In oce, we as users to close issues, so I'll let you decide, @hhourston.
If you try as.adp()
and find it lacking, please open an issue. But I would be very surprised if it works, because the adp
object stores data in a compact form (at the byte level) to match manufacture native formats, and my guess is that the matlab file is using 8-byte numeric values instead of e.g. 1-byte "raw" values.
If all you're doing is to draw images, your best plan is
# command to read .mat file. Say the velocity is in a 3 matrix called 'v'
imagep(v[,,1])
to draw an image of the first beam. I have very little expectation that much progress will be made in this sort of thing, though. Someone in the team must have matlab code. You ought to just use that, since we have no way of getting the data into R in a verifiable way.
I was unsuccessful using as.adp() to open the .mat file. Python has some support for .mat files so I will try that route. Thank you for all your efforts on this -- I will close the issue.
Oh, the idea was to use read.mat
to read the matlab file, then do whatever you want with it. But I don't think as.adp()
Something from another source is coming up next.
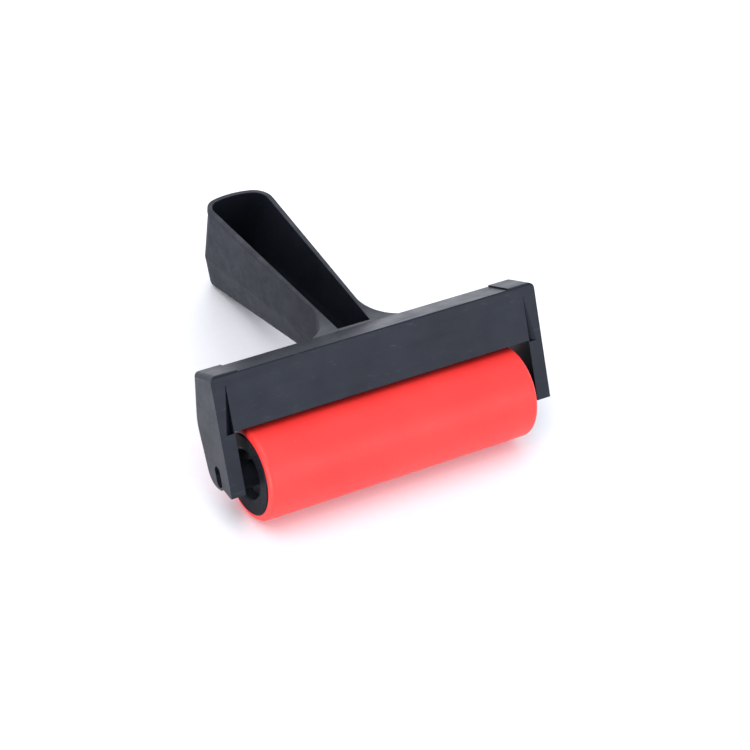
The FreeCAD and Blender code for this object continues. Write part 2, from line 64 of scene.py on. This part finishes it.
class Tree:
    """A material's nodes, with short calls for the few kinds used here."""

    def __init__(self, name):
        self.material = bpy.data.materials.new(name)
        self.material.use_nodes = True
        self.nodes = self.material.node_tree.nodes
        self.links = self.material.node_tree.links
        self.shader = self.nodes["Principled BSDF"]
        self.place = self.add("ShaderNodeTexCoord").outputs["Object"]

    def add(self, kind, **settings):
        node = self.nodes.new(kind)
        for key, value in settings.items():
            setattr(node, key, value)
        return node

    def join(self, source, target):
        self.links.new(source, target)

    def stretched(self, scale):
        """Object coordinates scaled by a different amount along each axis."""
        mapping = self.add("ShaderNodeMapping")
        mapping.inputs["Scale"].default_value = scale
        self.join(self.place, mapping.inputs["Vector"])
        return mapping.outputs["Vector"]

    def noise(self, scale, detail=3.0, place=None):
        node = self.add("ShaderNodeTexNoise")
        node.inputs["Scale"].default_value = scale
        node.inputs["Detail"].default_value = detail
        self.join(place or self.place, node.inputs["Vector"])
        return node.outputs["Fac"]

    def spread(self, factor, low, high, start=0.3, end=0.7):
        """The factor between start and end stretched over low to high."""
        node = self.add("ShaderNodeMapRange")
        node.inputs["From Min"].default_value = start
        node.inputs["From Max"].default_value = end
        node.inputs["To Min"].default_value = low
        node.inputs["To Max"].default_value = high
        self.join(factor, node.inputs["Value"])
        return node.outputs["Result"]

    def towards_handle(self, low, high):
        """From low on the yoke to high on the handle, by the place along the brayer."""
        parts = self.add("ShaderNodeSeparateXYZ")
        self.join(self.place, parts.inputs["Vector"])
        return self.spread(parts.outputs["Y"], low, high, *HANDLE_START)

    def summed(self, first, second):
        """The sum of two sockets."""
        node = self.add("ShaderNodeMath", operation="ADD")
        self.join(first, node.inputs[0])
        self.join(second, node.inputs[1])
        return node.outputs["Value"]

    def blend(self, factor, first, second):
        """Colour between first and second; each is a colour or another socket."""
        node = self.add("ShaderNodeMix", data_type="RGBA")
        self.join(factor, node.inputs["Factor"])
        for socket, value in ((node.inputs[6], first), (node.inputs[7], second)):
            if isinstance(value, tuple):
                socket.default_value = (*value, 1.0)
            else:
                self.join(value, socket)
        return node.outputs[2]

    def bump(self, height, depth, under=None):
        """Relief of a real depth in metres, on top of any relief under it."""
        node = self.add("ShaderNodeBump")
        node.inputs["Strength"].default_value = 1.0
        node.inputs["Distance"].default_value = depth
        self.join(height, node.inputs["Height"])
        if under:
            self.join(under, node.inputs["Normal"])
        return node.outputs["Normal"]

    def set(self, name, value):
        """A constant on the shader's own socket, or a link into it."""
        socket = self.shader.inputs[name]
        if isinstance(value, bpy.types.NodeSocket):
            self.join(value, socket)
        else:
            socket.default_value = value


# Materials


def moulded_plastic(name, dark, light, rough_low, rough_high, shine):
    """Black moulding: fine spark-eroded grain, flow streaks, lighter streaks that are partly
    handling scuffs and partly painted gloss streaks, a duller grip.
    """
    tree = Tree(name)
    cloud = tree.noise(38.0, 4.0)
    streaks = tree.noise(1.0, 5.0, tree.stretched((45.0, 620.0, 620.0)))
    scuff_and_gloss_noise = tree.noise(1.0, 6.0, tree.stretched((260.0, 900.0, 900.0)))
    tint = tree.blend(tree.spread(cloud, 0.0, 1.0), dark, light)
    # Lighter streaks painted into the base colour: partly handling scuffs, partly painted gloss
    # streaks.
    scuff_and_gloss_tone = tuple(channel * 2.2 + 0.010 for channel in light)
    scuff_and_gloss_mask = tree.spread(scuff_and_gloss_noise, 0.0, 0.6, 0.62, 0.76)
    tree.set("Base Color", tree.blend(scuff_and_gloss_mask, tint, scuff_and_gloss_tone))
    patchy = tree.spread(tree.noise(160.0, 5.0), rough_low, rough_high)
    streaked = tree.summed(patchy, tree.spread(streaks, -0.04, 0.03))
    tree.set("Roughness", tree.summed(streaked, tree.towards_handle(0.0, GRIP_DULLNESS)))
    tree.set("IOR", 1.46)
    tree.set("Specular IOR Level", shine)
    tree.set("Specular Tint", (0.80, 0.85, 1.0, 1.0))
    wave = tree.bump(tree.noise(75.0, 2.0), 0.04 * MM)
    flow = tree.bump(streaks, 0.010 * MM, wave)
    tree.set("Normal", tree.bump(tree.noise(3600.0, 2.0), 0.008 * MM, flow))
    return tree.material


def red_rubber():
    """Ground rubber: fine rings left by the grinding wheel, soft sheen and a little lint."""
    tree = Tree("red_rubber")
    cloud = tree.noise(55.0, 4.0)
    rings = tree.noise(1.0, 3.0, tree.stretched((2600.0, 60.0, 60.0)))
    lint = tree.spread(tree.noise(1900.0, 1.0), 0.0, 0.22, 0.74, 0.80)
    tint = tree.blend(tree.spread(cloud, 0.0, 1.0), (0.84, 0.024, 0.019), (0.90, 0.033, 0.026))
    tree.set("Base Color", tree.blend(lint, tint, (0.90, 0.30, 0.27)))
    tree.set("Roughness", tree.spread(rings, 0.42, 0.54))
    tree.set("IOR", 1.50)
    tree.set("Sheen Weight", 0.03)
    tree.set("Sheen Roughness", 0.5)
    fine = tree.bump(tree.noise(2200.0, 3.0), 0.006 * MM)
    tree.set("Normal", tree.bump(rings, 0.008 * MM, fine))
    return tree.material


def drawn_steel():
    """Drawn rod: bright metal with marks along its length and faint stains all over."""
    tree = Tree("axle_steel")
    marks = tree.noise(1.0, 4.0, tree.stretched((120.0, 3200.0, 3200.0)))
    stain = tree.noise(700.0, 4.0)
    tint = tree.blend(tree.spread(stain, 0.0, 1.0), (0.42, 0.41, 0.40), (0.62, 0.62, 0.63))
    tree.set("Base Color", tint)
    tree.set("Metallic", 1.0)
    tree.set("Roughness", tree.spread(marks, 0.22, 0.42))
    tree.set("Normal", tree.bump(marks, 0.006 * MM))
    return tree.material


def pale_floor():
    """Matt paper with a faint grain."""
    tree = Tree("floor_paper")
    grain = tree.noise(420.0, 4.0)
    tree.set("Base Color", tree.blend(grain, (0.86, 0.86, 0.86), (0.90, 0.90, 0.90)))
    tree.set("Roughness", 0.75)
    tree.set("Normal", tree.bump(grain, 0.02 * MM))
    return tree.material


def dress(piece, material):
    """Give the piece this material alone."""
    piece.data.materials.clear()
    piece.data.materials.append(material)


# The frame's moulding


def soften_moulding(piece):
    """Small rounds on the moulding's edges, as a mould leaves them."""
    weld = piece.modifiers.new("weld", "WELD")
    weld.merge_threshold = WELD_DISTANCE
    flat = piece.modifiers.new("flat_faces", "DECIMATE")
    flat.decimate_type = "DISSOLVE"
    flat.angle_limit = math.radians(FLAT_ANGLE)
    soft = piece.modifiers.new("soft_edges", "BEVEL")
    soft.width = EDGE_SOFTNESS
    soft.segments = EDGE_STEPS
    soft.limit_method = "ANGLE"
    soft.angle_limit = math.radians(EDGE_ANGLE)
    soft.use_clamp_overlap = True
    soft.miter_outer = "MITER_ARC"
    even = piece.modifiers.new("even_shading", "WEIGHTED_NORMAL")
    even.keep_sharp = False


# Light, floor and camera


def soft_light(name, place, size, power):
    """A rectangular lamp, unseen by the camera, turned to the middle of the brayer."""
    light = bpy.data.lights.new(name, "AREA")
    light.shape = "RECTANGLE"
    light.size, light.size_y = size
    light.energy = power
    lamp = bpy.data.objects.new(name, light)
    lamp.location = place
    lamp.rotation_euler = (Vector(LIGHT_AIM) - Vector(place)).to_track_quat("-Z", "Y").to_euler()
    lamp.visible_camera = False
    bpy.context.scene.collection.objects.link(lamp)


def make_studio():
    """White surroundings with a soft light above, before, beside and behind the brayer."""
    world = bpy.data.worlds.new("studio")
    bpy.context.scene.world = world
    world.use_nodes = True
    sky = world.node_tree.nodes["Background"]
    sky.inputs["Color"].default_value = SKY_COLOUR
    sky.inputs["Strength"].default_value = SKY_STRENGTH
    soft_light("key_light", (-0.40, -0.10, 1.05), (0.8, 0.8), 5.0)
    soft_light("front_light", (0.50, -0.95, 0.45), (0.8, 0.5), 2.5)
    soft_light("edge_light", (-0.95, -0.50, 0.06), (0.30, 0.10), 5.5)
    soft_light("back_light", (0.48, 0.85, 0.60), (0.6, 0.35), 3.0)
    bpy.context.scene.view_settings.view_transform = "Standard"


def make_floor():
    mesh = bpy.data.meshes.new("floor")
    low = cad_box[0].z - FLOOR_GAP
    corners = [(side * FLOOR_HALF, end * FLOOR_HALF, low)
               for side, end in ((-1, -1), (1, -1), (1, 1), (-1, 1))]
    mesh.from_pydata(corners, [], [(0, 1, 2, 3)])
    floor = bpy.data.objects.new("floor", mesh)
    bpy.context.scene.collection.objects.link(floor)
    dress(floor, pale_floor())


def make_camera():
    lens = bpy.data.cameras.new("camera")
    lens.sensor_width = CAMERA_SENSOR
    lens.lens = CAMERA_LENS
    camera = bpy.data.objects.new("camera", lens)
    camera.location = CAMERA_PLACE
    camera.rotation_euler = [math.radians(angle) for angle in CAMERA_TURN]
    bpy.context.scene.collection.objects.link(camera)
    bpy.context.scene.camera = camera


def main():
    frame_plastic = moulded_plastic(
        "frame_plastic", (0.004, 0.005, 0.008), (0.007, 0.009, 0.013), 0.30, 0.42, 0.36)
    cap_plastic = moulded_plastic(
        "cap_plastic", (0.009, 0.010, 0.013), (0.013, 0.015, 0.018), 0.24, 0.34, 0.03)
    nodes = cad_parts
    for name, material in (
            ("handle_frame", frame_plastic),
            ("axle_rod", drawn_steel()),
            ("rubber_sleeve", red_rubber()),
            ("roller_core", cap_plastic),
            ("end_cap_left", cap_plastic),
            ("end_cap_right", cap_plastic)):
        dress(nodes[name], material)
    soften_moulding(nodes["handle_frame"])
    make_studio()
    make_floor()
    make_camera()


main()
is going to help after reading it, for reasons explained. I'd just read it, and then "roll my own" analysis to do whatever you want to do, whether that be a graph, a calculation, a hypothesis test, or whatever.
I think there may be several packages for reading matlab in R. Some require a particular (oldish) version of matlab file.
An example of reading matlab files:
d <- R.matlab::readMat("TempLoc80.mat")
Ah, I see. Thanks!
I have a raw ADCP file in .arg format that came from a Multi-Cell Doppler Current Profiler, which I attempted to read into R using read.adp(). An adp object would not created -- I received an error message saying the file type is unknown. Is support for .arg files something that may be implemented in the future?
This concerns archived data so this is not an urgent issue.